Stefani and Trent set the tone in the third quarter, softening the interior of the North defense with body blows.
“As a quarterback, it gets hard when you feel the pressure on you,” Phillips said. “You have to make the throws, the right runs and the right reads. But when you got two beasts like that in the backfield, it makes your job easier. I can sit back and watch those guys go to work.”
Their numbers weren’t overly impressive, especially when compared to North slashers Nate Jones of Tracy (six carries, 128 yards, two touchdowns) and Rashaad Cooper of Kimball (eight carries, 101 yards, one touchdown).
Jones was the Offensive Player of the Game but was limited to 9 yards on two carries in the second half.
Stefani and Trent weren’t named to the South roster to win a sprint.
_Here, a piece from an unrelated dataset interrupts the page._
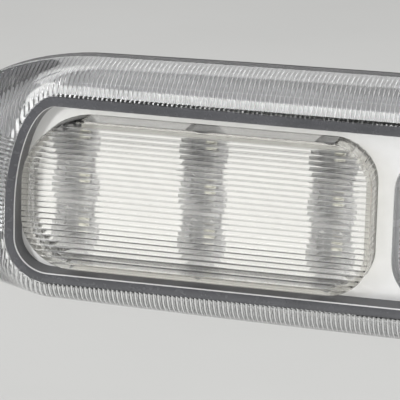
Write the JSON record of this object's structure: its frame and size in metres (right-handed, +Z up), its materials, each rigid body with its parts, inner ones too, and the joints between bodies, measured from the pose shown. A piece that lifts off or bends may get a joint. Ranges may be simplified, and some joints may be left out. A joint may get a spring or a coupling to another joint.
{
  "type": "third brake light",
  "caption": "Long clear-lens high-mount stop lamp with a brake lamp in the middle and cargo lamps at both ends, for the back of a pickup cab.",
  "frame": {"origin": "middle of the mounting gasket's rear face, where it seals on the cab", "axes": "+X along the lamp, +Y into the cab, +Z up; the lens faces -Y"},
  "size_m": [0.411, 0.0685, 0.0806],
  "materials": {
    "clear_lens": "clear, fluted",
    "clear_optic": "clear, fluted",
    "dark_trim": "gloss",
    "silver_paint": "satin silver",
    "white_reflector": "gloss",
    "bright_reflector": "metallised",
    "black_housing": "fine grain",
    "black_foam": "closed-cell foam",
    "black_rubber": "smooth",
    "zinc_screw": "zinc plated",
    "circuit_board": "black solder mask",
    "led_package": "phosphor dome",
    "grey_connector": "moulded",
    "grey_socket": "moulded",
    "tinned_brass": "tinned",
    "red_glass": "red lacquered",
    "filament_wire": "drawn"
  },
  "bodies": {
    "root": {"outer_lens": "clear_lens", "trim_band": "dark_trim", "inner_bezel": "silver_paint", "brake_lens": "clear_optic", "brake_reflector": "bright_reflector", "rear_housing": "black_housing", "mounting_gasket": "black_foam", "lens_seal": "black_rubber", "vent_plugs": "black_housing", "fixing_screws": "zinc_screw", "screw_seals": "black_rubber", "cargo_lens_left": "clear_optic", "cargo_lens_right": "clear_optic", "cargo_reflector_left": "white_reflector", "cargo_reflector_right": "white_reflector", "cargo_board_left": "circuit_board", "cargo_board_right": "circuit_board", "cargo_leds_left": "led_package", "cargo_leds_right": "led_package", "board_screws_left": "zinc_screw", "board_screws_right": "zinc_screw", "connector_shell_left": "grey_connector", "connector_shell_right": "grey_connector", "connector_pins_left": "tinned_brass", "connector_pins_right": "tinned_brass"},
    "twist_socket_left": {"bulb_socket_left": "grey_socket", "socket_contacts_left": "tinned_brass", "socket_seal_left": "black_rubber", "bulb_left": "red_glass", "filament_left": "filament_wire"},
    "twist_socket_right": {"bulb_socket_right": "grey_socket", "socket_contacts_right": "tinned_brass", "socket_seal_right": "black_rubber", "bulb_right": "red_glass", "filament_right": "filament_wire"}
  },
  "joints": [
    {"name": "socket_twist_left", "type": "hinge", "parent": "root", "child": "twist_socket_left", "pos_m": [-0.026, 0.0185, 0], "axis": [0, 1, 0], "range_deg": [0, 45]},
    {"name": "socket_twist_right", "type": "hinge", "parent": "root", "child": "twist_socket_right", "pos_m": [0.026, 0.0185, 0], "axis": [0, 1, 0], "range_deg": [0, 45]}
  ]
}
The twin 200-pounders were brought in to bludgeon and wear down defenders.
“They were in the background all week,” Plaa said. “We were trying to get this passing game down while they worked the run game. And it wasn’t bright and shiny during practice.
“In the game tonight, a lot of times they were making their own holes, breaking tackles and spinning for 6, 7, 8 more yards.”
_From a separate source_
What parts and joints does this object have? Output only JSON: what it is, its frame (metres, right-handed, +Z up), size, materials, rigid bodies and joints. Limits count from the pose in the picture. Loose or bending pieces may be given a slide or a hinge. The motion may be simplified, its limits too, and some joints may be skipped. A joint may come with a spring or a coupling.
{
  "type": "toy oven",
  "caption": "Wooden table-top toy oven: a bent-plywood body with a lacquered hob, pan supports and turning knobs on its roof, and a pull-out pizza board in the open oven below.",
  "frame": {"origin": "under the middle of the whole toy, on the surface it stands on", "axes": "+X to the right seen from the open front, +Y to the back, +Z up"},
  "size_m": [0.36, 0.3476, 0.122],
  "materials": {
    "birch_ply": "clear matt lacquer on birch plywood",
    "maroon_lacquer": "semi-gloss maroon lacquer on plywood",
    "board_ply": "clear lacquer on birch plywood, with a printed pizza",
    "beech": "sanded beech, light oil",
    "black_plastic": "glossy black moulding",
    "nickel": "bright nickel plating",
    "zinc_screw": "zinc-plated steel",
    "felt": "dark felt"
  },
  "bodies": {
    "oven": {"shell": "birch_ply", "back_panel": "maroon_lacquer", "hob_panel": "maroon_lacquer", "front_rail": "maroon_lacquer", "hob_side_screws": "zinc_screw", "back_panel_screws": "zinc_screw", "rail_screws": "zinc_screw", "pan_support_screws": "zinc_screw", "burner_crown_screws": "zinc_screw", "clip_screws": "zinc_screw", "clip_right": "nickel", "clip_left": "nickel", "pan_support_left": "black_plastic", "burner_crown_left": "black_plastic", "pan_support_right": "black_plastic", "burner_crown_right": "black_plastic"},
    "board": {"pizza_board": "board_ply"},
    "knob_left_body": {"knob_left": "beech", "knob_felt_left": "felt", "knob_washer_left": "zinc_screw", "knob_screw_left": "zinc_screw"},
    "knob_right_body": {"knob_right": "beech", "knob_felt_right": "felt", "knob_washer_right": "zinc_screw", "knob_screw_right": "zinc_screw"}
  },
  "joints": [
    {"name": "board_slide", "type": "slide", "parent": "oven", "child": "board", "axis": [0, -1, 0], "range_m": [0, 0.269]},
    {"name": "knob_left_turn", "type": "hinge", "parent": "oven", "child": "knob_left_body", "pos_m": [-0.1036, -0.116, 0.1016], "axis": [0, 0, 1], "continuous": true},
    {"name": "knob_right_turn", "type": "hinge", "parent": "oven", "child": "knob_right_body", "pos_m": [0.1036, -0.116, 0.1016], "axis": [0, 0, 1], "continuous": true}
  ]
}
Trent carried 13 times for 45 yards, and Stefani gained 66 yards on 10 attempts.
Stefani’s 1-yard dive capped the South’s nine-play statement to start the second half, trimming the deficit to 38-27.
“We knew we were more physical than we showed in the first half,” Stefani said. “We got after them and started doing what we do best: run downhill.”
While they occupied the defense, Phillips picked his spots, building confidence under center.
5 First downs converted by Buhach Colony running back Justin Stefani
He connected with Hughson’s Devondre Stendardo twice on the next drive, including a 12-yard strike that helped set up Sean Bingham’s 22-yard field goal to make it 38-30 with 5:19 remaining.
At long last, the North offense was set to return to the field.
With Jones and Cooper setting the pace early, the North appeared on its way to breaking its own record for points, but mighty mite Magana had other plans.
The Downey star fell on top of an onside kick to keep the ball in Phillips’ hands. Phillips went 3 for 3 on the drive and tied the score by threading a pass over the shoulder of Gregori’s Matt Vargas for a 15-yard score. He connected with Stendardo for a two-point conversion, knotting the game at 38s.
The South was rising and Phillips completed the takeover on its first possession of the fourth quarter.
He started the drive with a 19-yard bullet pass to Vargas at the North 35. Stefani carried 12 yards to the 23 and then set the edge for Phillips, who was pushed out at the 6.
Three plays later, Phillips lobbed a 2-yard pass to Magana that made it 45-38.
Smarting from its first-half follies, the defense capitalized on the momentum. Most Inspirational Player Alec Barcellos of Los Banos stood up Calaveras’ Connor Hamilton to force a punt and then tackled Sierra’s Hunter Johnson for a loss to force a punt on the next series.
Magana closed the game with an interception, his second of the game and 16th as a senior. He was named the Defensive Player of the Game.
As is often the case, the 5-foot-7, 150-pound Magana was the smallest player on the field.
“I’ve always been overlooked, especially being a shorter player, but I embrace it,” he said. “It helped me this season. It motivates me. I feed off that. I live off that.”